Mit seinen handlichen Abmessungen ist der Juke Nismo RS auf der Insel voll in seinem Element. Ja, wer ihn nicht mag, belächelt ihn als Frosch oder Krücke, aber als Nismo ist der Crossover nicht zu unterschätzen. Dank Allradantrieb und Torque Vectoring an der Hinterachse ist der Juke ein flinker Kurvenräuber mit stabilem und neutralem Handling, der erst sehr spät ins Untersteuern rutscht. Untypisch für einen Japaner lässt einem das ESP grosse Freiheiten und regelt erst, wenn der Juke sich kaum noch sonst zu helfen weiss.

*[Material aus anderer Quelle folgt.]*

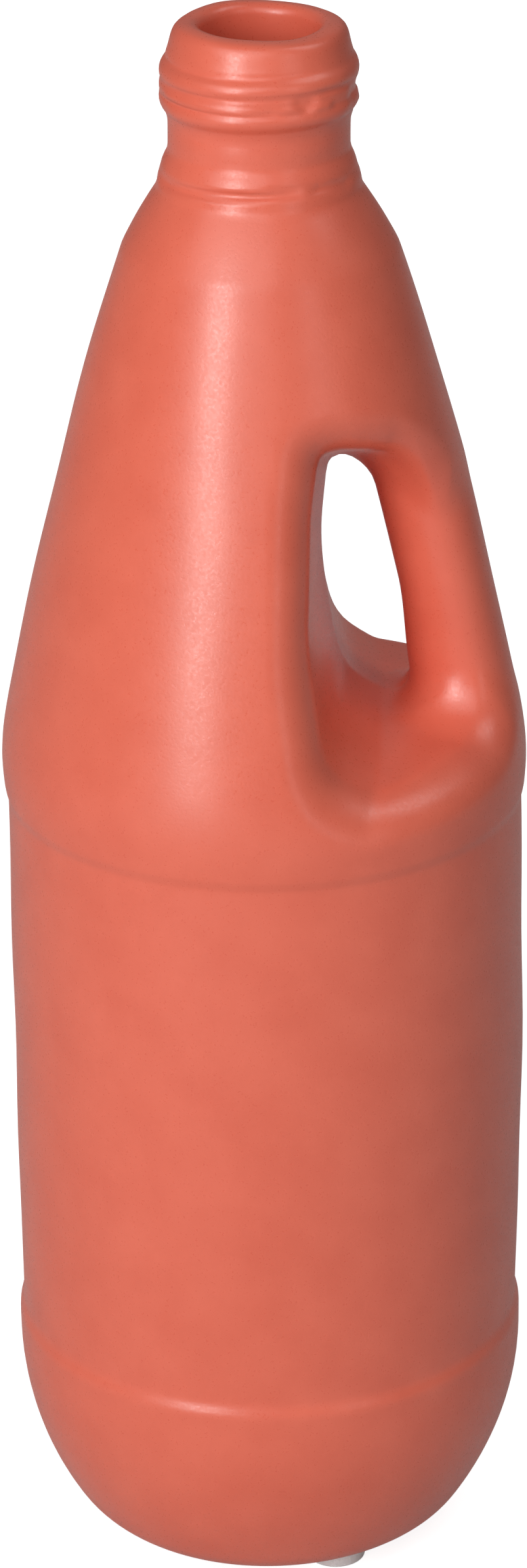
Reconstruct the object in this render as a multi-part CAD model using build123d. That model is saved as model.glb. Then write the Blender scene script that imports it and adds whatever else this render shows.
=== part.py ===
from build123d import *
import os
from math import asin, cos, pi, sin, sqrt

# A slip-cast ceramic vase in the form of a screw-necked bottle with a pinch-through handle.
# Millimetres. +Z is up, Z is the axis of the vase, the handle stands on the +X side and the table is at z = 0.

# Casting: wall, and the tapering base below the collar
wall = 4.2
body_radius = 39.9
toe_radius = 11.0
belly_radius = 50.0
belly_top_height = 31.5
collar_height = 35.2
collar_projection = 0.2
collar_step_height = 1.6

# Casting: the long cylinder, a little drawn in at both ends
cylinder_height = 88.6
cylinder_foot_draw = 0.5
cylinder_head_draw = 0.25

# Casting: shoulder bulge and cone, with (height, radius) shares of the cone's rise and fall
shoulder_projection = 0.45
cone_height = 86.7
cone_top_radius = 20.6
cone_outline_shares = [
    (0.0, 0.97),
    (0.056, 1.0),
    (0.19, 0.922),
    (0.425, 0.695),
    (0.675, 0.425),
    (0.895, 0.148),
    (1.0, 0.0),
]

# Casting: the steeper cap that closes the cone up to the neck
cap_height = 9.3
cap_outline_shares = [(0.0, 1.0), (0.49, 0.55), (1.0, 0.0)]

# Casting: ring at the root of the neck, then the plain neck
root_ring_radius = 15.3
root_ring_height = 3.4
root_crease_radius = 14.2
neck_radius = 13.45
neck_flare_height = 3.8
neck_height = 4.6
bulge_share = 0.75

# Casting: two soft thread ridges and the band that leads to the lip
thread_projection = 1.15
thread_groove_projection = 0.5
lower_ridge_height = 4.0
ridge_gap_height = 0.9
upper_ridge_height = 2.7
band_height = 4.7
band_top_draw = 1.1
lip_height = 1.5

# Handle: finger gap at the mid-plane, measured from the axis of the vase and from the foot of the cone
gap_wall_distance = 8.9
gap_floor_distance = 18.8
gap_roof_distance = 13.0
gap_floor_rise = 15.3
gap_height = 38.8
gap_low_corner_shares = [(1.0, 0.0), (0.475, 0.085), (0.17, 0.3), (0.0, 0.7)]
gap_high_corner_shares = [(0.0, 0.7), (0.15, 0.905), (0.3, 0.968), (1.0, 1.0)]

# Handle: how far the gap opens between the mid-plane and the widest point of the body
gap_wall_flare = 1.6
gap_floor_flare = 6.0
gap_roof_flare = 18.0

# Handle: the hollow bar, a nearly round rod that follows the outline of the cone
bar_depth = 14.8
bar_section_half_depth = 9.0
bar_half_width = 8.6

# Feet: round clear bumpers, each on its own adhesive disc
foot_count = 3
foot_radius = 4.7
foot_height = 2.8
foot_edge_radius = 0.4
foot_circle_radius = 20.6
first_foot_angle = -58.0
full_turn_angle = 360.0
adhesive_thickness = 0.2
adhesive_setback = 0.1

# One overrun serves every cut
overrun = 6.0

# Radii and heights that follow, heights being above the base of the casting
bore_radius = neck_radius - wall
collar_radius = body_radius + collar_projection
shoulder_radius = body_radius + shoulder_projection
cylinder_foot = collar_height + collar_step_height
cone_foot = cylinder_foot + cylinder_height
cone_top = cone_foot + cone_height
cap_top = cone_top + cap_height
root_ring_top = cap_top + root_ring_height
neck_foot = root_ring_top + neck_flare_height
thread_foot = neck_foot + neck_height
lower_ridge_top = thread_foot + lower_ridge_height
upper_ridge_foot = lower_ridge_top + ridge_gap_height
upper_ridge_top = upper_ridge_foot + upper_ridge_height
band_top = upper_ridge_top + band_height
lip_top = band_top + lip_height
gap_floor = cone_foot + gap_floor_rise
seat_height = foot_height + adhesive_thickness
reach = shoulder_radius + overrun


def base_outline(inset):
    """Flat bottom, rounded toe, belly and collar, moved inwards by inset."""
    toe_arm = belly_radius - toe_radius
    drop = belly_top_height - toe_radius
    belly_centre = collar_radius - belly_radius
    toe_centre = belly_centre + sqrt(toe_arm ** 2 - drop ** 2)
    belly_turn = asin(drop / toe_arm)
    toe_turn = (pi / 2 + belly_turn) / 2
    toe = toe_radius - inset
    belly = belly_radius - inset
    toe_start = (toe_centre, inset)
    toe_middle = (toe_centre + toe * cos(toe_turn), toe_radius - toe * sin(toe_turn))
    meeting = (toe_centre + toe * cos(belly_turn), toe_radius - toe * sin(belly_turn))
    belly_middle = (
        belly_centre + belly * cos(belly_turn / 2),
        belly_top_height - belly * sin(belly_turn / 2),
    )
    belly_top = (collar_radius - inset, belly_top_height)
    collar_top = (collar_radius - inset, collar_height)
    cylinder_start = (body_radius - cylinder_foot_draw - inset, cylinder_foot)
    return [
        Line((0, inset), toe_start),
        ThreePointArc(toe_start, toe_middle, meeting),
        ThreePointArc(meeting, belly_middle, belly_top),
        Line(belly_top, collar_top),
        Line(collar_top, cylinder_start),
    ]


def cone_points(inset):
    """Points of the shoulder and cone outline, moved towards the axis by inset."""
    fall = shoulder_radius - cone_top_radius
    return [
        (cone_top_radius + radius_share * fall - inset, cone_foot + height_share * cone_height)
        for height_share, radius_share in cone_outline_shares
    ]


def trunk_outline(inset, root_radius):
    """Cylinder, shoulder, cone and cap, closing to root_radius at the neck."""
    foot = (body_radius - cylinder_foot_draw - inset, cylinder_foot)
    middle = (body_radius - inset, cylinder_foot + cylinder_height / 2)
    head = (body_radius - cylinder_head_draw - inset, cone_foot)
    shoulder = cone_points(inset)
    cap_fall = cone_top_radius - inset - root_radius
    cap = [
        (root_radius + radius_share * cap_fall, cone_top + height_share * cap_height)
        for height_share, radius_share in cap_outline_shares
    ]
    return [
        ThreePointArc(foot, middle, head),
        Line(head, shoulder[0]),
        Spline(shoulder),
        Spline(cap),
    ]


def bulging(start, end):
    """An arc from start up to end that bulges away from the axis."""
    radius = end[0] + bulge_share * (start[0] - end[0])
    height = (start[1] + end[1]) / 2
    return ThreePointArc(start, (radius, height), end)


def ridge(start_radius, start_height, end_height):
    """One soft thread ridge, from start_radius up to the groove radius."""
    groove_radius = neck_radius + thread_groove_projection
    crest = (neck_radius + thread_projection, (start_height + end_height) / 2)
    return ThreePointArc((start_radius, start_height), crest, (groove_radius, end_height))


def neck_outline():
    """Root ring, plain neck, two thread ridges and the band, up to the lip."""
    groove_radius = neck_radius + thread_groove_projection
    crease = (root_crease_radius, root_ring_top)
    flare_end = (neck_radius, neck_foot)
    band_start = (groove_radius, upper_ridge_top)
    band_middle = (neck_radius, upper_ridge_top + band_height / 2)
    band_end = (neck_radius - band_top_draw, band_top)
    return [
        bulging((root_ring_radius, cap_top), crease),
        bulging(crease, flare_end),
        Line(flare_end, (neck_radius, thread_foot)),
        ridge(neck_radius, thread_foot, lower_ridge_top),
        Line((groove_radius, lower_ridge_top), (groove_radius, upper_ridge_foot)),
        ridge(groove_radius, upper_ridge_foot, upper_ridge_top),
        ThreePointArc(band_start, band_middle, band_end),
    ]


def turned(edges):
    """A closed outline in the XZ plane, turned about the axis of the vase."""
    return revolve(Plane.XZ * make_face(edges), Axis.Z)


def outer_turning():
    """Outside of the casting before the handle is pinched in, solid up to the rounded lip."""
    lip_outer = (neck_radius - band_top_draw, band_top)
    lip_inner = (bore_radius, band_top)
    lip_crest = ((lip_outer[0] + lip_inner[0]) / 2, lip_top)
    edges = base_outline(0) + trunk_outline(0, root_ring_radius) + neck_outline()
    edges += [
        ThreePointArc(lip_outer, lip_crest, lip_inner),
        Line(lip_inner, (0, band_top)),
        Line((0, band_top), (0, 0)),
    ]
    return turned(edges)


def inner_turning():
    """Space inside the casting, open at the mouth."""
    mouth_top = lip_top + overrun
    edges = base_outline(wall) + trunk_outline(wall, bore_radius)
    edges += [
        Line((bore_radius, cap_top), (bore_radius, mouth_top)),
        Line((bore_radius, mouth_top), (0, mouth_top)),
        Line((0, mouth_top), (0, wall)),
    ]
    return turned(edges)


def gap_section(flare_share, growth):
    """Outline of the finger gap, open to +X, at a share of the way from the mid-plane to the front."""
    wall_x = gap_wall_distance - flare_share * gap_wall_flare - growth
    floor_z = gap_floor - flare_share * gap_floor_flare - growth
    rise = gap_height + flare_share * (gap_floor_flare + gap_roof_flare) + 2 * growth
    low_corner = [
        (wall_x + x_share * (gap_floor_distance - wall_x), floor_z + z_share * rise)
        for x_share, z_share in gap_low_corner_shares
    ]
    high_corner = [
        (wall_x + x_share * (gap_roof_distance - wall_x), floor_z + z_share * rise)
        for x_share, z_share in gap_high_corner_shares
    ]
    far_low = (reach, floor_z)
    far_high = (reach, floor_z + rise)
    edges = [
        Line(far_low, low_corner[0]),
        Spline(low_corner, tangents=((-1, 0), (0, 1))),
        Spline(high_corner, tangents=((0, 1), (1, 0))),
        Line(high_corner[-1], far_high),
        Line(far_high, far_low),
    ]
    return Plane.XZ.offset(flare_share * reach) * make_face(edges)


def gap_space(growth):
    """The finger gap with both flares, as if there were no bar; growth widens it all round."""
    front = loft([gap_section(0, growth), gap_section(1, growth)], ruled=True)
    return front + mirror(front, about=Plane.XZ)


def bar_blank(shrink):
    """A rod of oval section along the outline of the cone; the cone trims its outer side."""
    path = Plane.XZ * Spline(cone_points(bar_depth - bar_section_half_depth))
    start = Plane(origin=path @ 0, x_dir=(0, 1, 0), z_dir=path % 0)
    section = start * Ellipse(bar_half_width - shrink, bar_section_half_depth - shrink)
    return sweep(section, path)


def handled(turning, growth):
    """A turned form with the handle pinched into it."""
    return turning - (gap_space(growth) - bar_blank(growth))


def vase_body():
    """The whole hollow casting, raised onto its feet."""
    shell = handled(outer_turning(), 0) - handled(inner_turning(), wall)
    return Pos(0, 0, seat_height) * shell


def foot_bumper():
    """One round bumper with softened edges, on the table at the axis."""
    puck = extrude(Circle(foot_radius), foot_height)
    return fillet(puck.edges().filter_by(GeomType.CIRCLE), foot_edge_radius)


def foot_adhesive():
    """The thin disc that bonds one bumper to the flat bottom of the casting."""
    disc_radius = foot_radius - foot_edge_radius - adhesive_setback
    return Pos(0, 0, foot_height) * extrude(Circle(disc_radius), adhesive_thickness)


os.makedirs("parts", exist_ok=True)
export_step(vase_body(), "parts/vase_body.step")
for index in range(foot_count):
    angle = first_foot_angle + index * full_turn_angle / foot_count
    place = Rot(0, 0, angle) * Pos(foot_circle_radius, 0, 0)
    export_step(place * foot_bumper(), f"parts/foot_bumper_{index + 1}.step")
    export_step(place * foot_adhesive(), f"parts/foot_adhesive_{index + 1}.step")
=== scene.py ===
import bpy
import numpy as np
from math import asin, cos, pi, radians, sin, sqrt
from mathutils import Matrix, Vector
from mathutils.kdtree import KDTree


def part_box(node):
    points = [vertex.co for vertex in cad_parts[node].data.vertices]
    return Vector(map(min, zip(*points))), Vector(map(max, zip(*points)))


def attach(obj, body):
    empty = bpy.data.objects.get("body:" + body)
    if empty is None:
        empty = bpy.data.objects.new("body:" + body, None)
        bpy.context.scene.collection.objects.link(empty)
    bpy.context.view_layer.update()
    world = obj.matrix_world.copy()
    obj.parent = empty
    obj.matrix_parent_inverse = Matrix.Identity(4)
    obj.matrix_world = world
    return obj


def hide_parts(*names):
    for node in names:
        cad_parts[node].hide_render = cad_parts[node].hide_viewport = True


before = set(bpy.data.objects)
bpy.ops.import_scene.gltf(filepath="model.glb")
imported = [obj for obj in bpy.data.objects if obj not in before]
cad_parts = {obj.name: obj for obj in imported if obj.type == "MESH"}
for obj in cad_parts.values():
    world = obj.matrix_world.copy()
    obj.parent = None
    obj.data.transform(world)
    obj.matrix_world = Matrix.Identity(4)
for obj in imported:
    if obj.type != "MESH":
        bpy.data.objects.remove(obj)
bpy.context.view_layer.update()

# Lengths are millimetres in the frame of the part where nothing else is said, and MM is one of them in metres
MM = 0.001
casting_low, casting_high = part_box("vase_body")
base_height = casting_low[2] / MM
lip_top = casting_high[2] / MM

# Casting: wall, tapering base, collar and cylinder
wall = 4.2
body_radius = 39.9
toe_radius = 10.9
belly_radius = 50.0
belly_rise = 31.5
collar_rise = 35.2
collar_projection = 0.2
collar_step = 1.6
cylinder_length = 88.6
cylinder_foot_draw = 0.5
cylinder_head_draw = 0.3

# Casting: shoulder, cone and cap. The tables hold shares of the form's length and of its fall in radius.
shoulder_projection = 0.45
cone_length = 86.7
cone_top_radius = 20.6
cone_outline_shares = [
    (0.0, 0.982),
    (0.056, 1.0),
    (0.19, 0.922),
    (0.425, 0.695),
    (0.675, 0.425),
    (0.895, 0.148),
    (1.0, 0.0),
]
cap_length = 9.3
cap_outline_shares = [(0.0, 1.0), (0.49, 0.55), (1.0, 0.0)]

# Casting: root ring, neck and lip, with the bead that narrows the bore under the lip
root_ring_radius = 15.15
root_ring_length = 2.7
root_crease_radius = 14.6
neck_radius = 13.45
neck_flare_length = 3.0
ring_bulge_share = 0.75
flare_bulge_share = 0.42
lip_rounding = 1.6
lip_bead = 0.5
lip_bead_drop = 3.6
lip_bead_half_length = 7.5

# Lip and thread outline, as (radius less the neck's, drop below the top of the lip)
thread_outline = [
    (0.0, 15.9),
    (0.08, 15.0),
    (0.5, 13.9),
    (0.6, 6.4),
    (-0.1, 4.1),
    (-0.6, 2.2),
    (-1.2, 1.4),
    (-2.0, 1.15),
    (-3.0, 1.1),
]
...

Die korsischen Bergstrassen sind äusserst kurvenreich und verwinkelt, längere Geraden finden sich selten. Daher kommt man mit den 157 kW vom Juke Nismo RS gut zu Recht. Wir hatten viel Fahrspass und vermissten den GT-R bloss, wenn es ums Überholen ging. Mehrmals wäre ein Überholmanöver mit Godzilla möglich gewesen, mit dem deutlich schwächeren Juke Nismo erwies es sich allerdings zu riskant.
Dafür hätte Godzilla auf der Insel, was das Benzin angeht, in den sauren Apfel beissen müssen. Anstelle des hochwertigen 100 Oktan Treibstoffs, den er gerne hätte, gibt es auf Korsika meist bloss normales 95er Benzin, selbst 98er ist höchst selten. So musste auch der Juke Nismo, der eigentlich gerne 98er Benzin hätte (warum auch immer), mit Normalbenzin vorlieb nehmen. Zur Strafe für die magere Kost gab er uns bei einer Tankfüllung nach ausgiebigen Passfahrten bloss 318 Kilometer Reichweite an. Von nichts kommt halt nichts!
Das Städtchen Corte entpuppte sich, wie viele Ortschaften auf der Insel, als nichts besonderes. Die grössten Trümpfe von Korsika sind ganz klar die Landschaft sowie die zahlreichen Tier- und Pflanzenarten, die ausschliesslich auf der Insel vorkommen. Wanderer sowie Bergsteiger (und natürlich Petrolheads) kommen hier voll auf ihre Kosten, klassisches Sightseeing empfiehlt sich lediglich in Ajaccio, unserer dritten Destination am nachfolgenden Tag.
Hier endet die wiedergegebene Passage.